The battle is heating up over a statewide electric rate increase to subsidize upstate nuclear power plants that pits Governor Andrew Cuomo against a coalition of "good-government groups."

Members and leaders of the statewide campaign to "Stop the Cuomo Tax" and end the bailout of nuclear power in New York have made their intentions clear: they are calling on the governor to release alleged "secretive agreements with nuclear companies."

Blair Horner with the New York Public Interest Research Group said the governor is proposing to keep three upstate nuclear power plants near Rochester and Oswego open for the next dozen years, using $7.6 billion of ratepayer money to make it happen.

The issue is part of the Public Service Commission’s broader Clean Energy Standard. The final installment on putting that deal together occurs in a vote before the Public Service Commission scheduled for Thursday.

"There is certainly an irony in the fact that the governor is hell-bent on closing the Indian Point nuclear power plant outside of the city of New York and yet providing billions and billions of dollars in subsidies for aging upstate ones," said Horner. "The plants that he's bailing out are ones that were ready for the scrap heap. They'd already outlasted their anticipated lifespan as power plants."

He continued that this could be the single biggest transfer of wealth from ratepayers to companies in New York state history.

"The decision on this was conducted largely outside of public view. The public had, at best, only dim awareness that this was happening," Horner said. "The governor's ramming through a basically secretive decision that's going to cost New Yorkers billions and billions of dollars and, for the 800,000 poorest New Yorkers, they're gonna take a big, big hit."

Horner said most of those 800,000 are in arrears and 20,000 have already had their service cut off.

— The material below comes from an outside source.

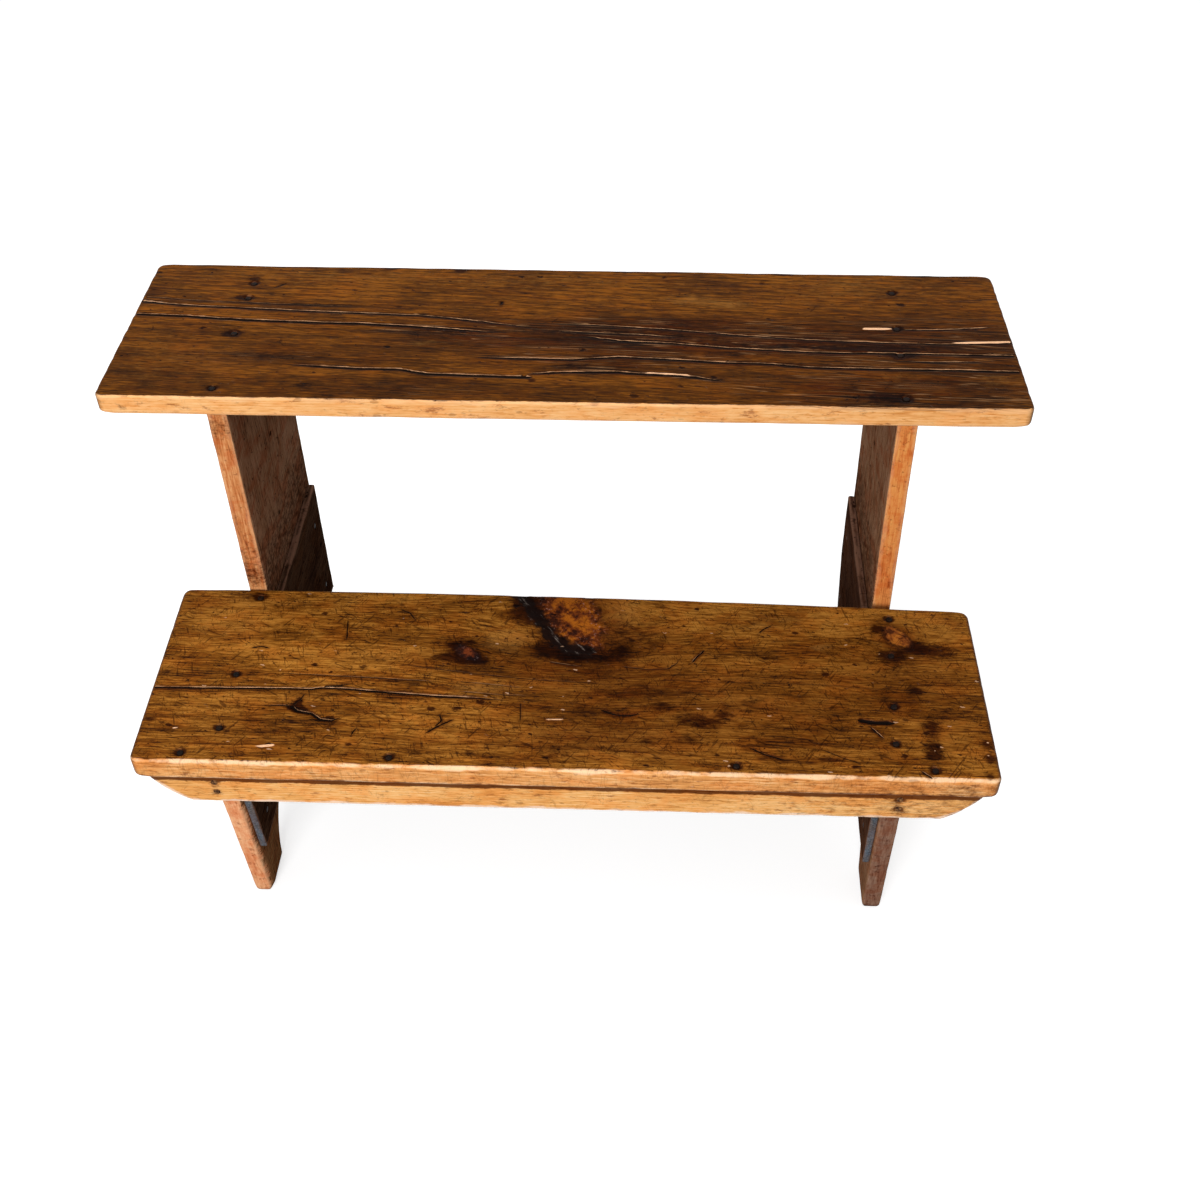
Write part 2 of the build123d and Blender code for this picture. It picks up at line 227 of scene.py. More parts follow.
def flat_grid(length, depth, corner, arris, step):
    """A board's top face as bmesh, at z = 0 and inside its arris, with round corners."""
    inner_length = length - 2 * arris
    inner_depth = depth - 2 * arris
    xs = grid_places(inner_length, step[0])
    ys = grid_places(inner_depth, step[1])
    bm = bmesh.new()
    bmesh.ops.create_grid(bm, x_segments=len(xs) - 1, y_segments=len(ys) - 1, size=0.5)
    flat = np.array([vert.co[:2] for vert in bm.verts]) + 0.5
    p = xs[np.round(flat[:, 0] * (len(xs) - 1)).astype(int)]
    q = ys[np.round(flat[:, 1] * (len(ys) - 1)).astype(int)]
    p, q = pull_corners_round(p, q, inner_length, inner_depth, corner - arris)
    for vert, x, y in zip(bm.verts, p, q):
        vert.co = (x + arris, y + arris, 0.0)
    for face in bm.faces:
        if face.normal.z < 0:
            face.normal_flip()
    return bm


print("grid lines along 100 mm:", len(grid_places(100.0, 2.0)))

# %% [markdown]
# The rim of that face is a ring of edges. It is extruded ring by ring, over the worn arris, down the
# side and round underneath, because rows of rings can be dented and rubbed later. A bevel would be
# quicker, but it leaves long faces that can't be worn. One big face closes the underside.

# %% Side and underside of a shelf
ARRIS_TURNS = [math.radians(angle) for angle in (18, 36, 54, 72, 90)]
RING_GAP = 2.6                 # rings down the side are about this far apart


def edge_rings(thickness, arris):
    """How far out, and how deep, each ring lies on its way from the top face to the underside."""
    over = [(arris * math.sin(turn), -arris * (1 - math.cos(turn))) for turn in ARRIS_TURNS]
    count = round((thickness - 2 * arris) / RING_GAP)
    down = [(arris, -arris - (thickness - 2 * arris) * i / count) for i in range(1, count + 1)]
    under = [(arris * math.cos(turn), -thickness + arris * (1 - math.sin(turn))) for turn in ARRIS_TURNS]
    return over + down + under


def wrap_round(bm, length, depth, thickness, corner, arris):
    """Extrudes the rim of a board's top face down to its underside, and closes it."""
    edges = [edge for edge in bm.edges if edge.is_boundary]
    out = 0.0
    for reach, z in edge_rings(thickness, arris):
        made = bmesh.ops.extrude_edge_only(bm, edges=edges)["geom"]
        ring = {item for item in made if isinstance(item, bmesh.types.BMVert)}
        edges = [
            item for item in made
            if isinstance(item, bmesh.types.BMEdge) and item.verts[0] in ring and item.verts[1] in ring
        ]
        for vert in ring:
            core = Vector((
                min(max(vert.co.x, corner), length - corner),
                min(max(vert.co.y, corner), depth - corner),
                vert.co.z,
            ))
            outwards = (vert.co - core).normalized()
            vert.co += outwards * (reach - out)
            vert.co.z = z
        out = reach
    bmesh.ops.contextual_create(bm, geom=edges)
    bmesh.ops.recalc_face_normals(bm, faces=bm.faces)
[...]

"The governor's proposed bailout of these nuke power plants will just jack up the price even harder for these struggling New Yorkers and it's not even that it's a great investment," Horner said. "This is just to keep old Vietnam War-era nuke power plants running."

Horner said there has been no public debate if this is a good idea.

"We believe, of course, that you have to invest in making sure that the electricity grid is modern, that the power generated is reducing greenhouse gas emissions and we understand all that and we understand that investments have to be made, but we believe in 21st century technology, not 20th century technology," he said.

The governor's office has a different point of view. Rich Azzopardi is a spokesman for the Cuomo Administration.

"This absurd and dishonest campaign once again omits the key fact that without the Clean Energy Standard, these plants will close — putting hundreds of New Yorkers out of work, causing utility bills for 8.3 million ratepayers to skyrocket and increasing the reliance on dirty fuel and fracked gas," Azzopardi said. "Without them, it would be impossible for New York to meet its nation leading greenhouse emission and renewable energy standards."

Azzopardi said New York just this spring put into place a landmark affordability policy that provides direct relief to 2 million low-income ratepayers and "it’s shameful that these purported good-government groups are sharing cause with big oil, fracked gas interests and are adopting conservative scare tactics to advance their misguided agenda."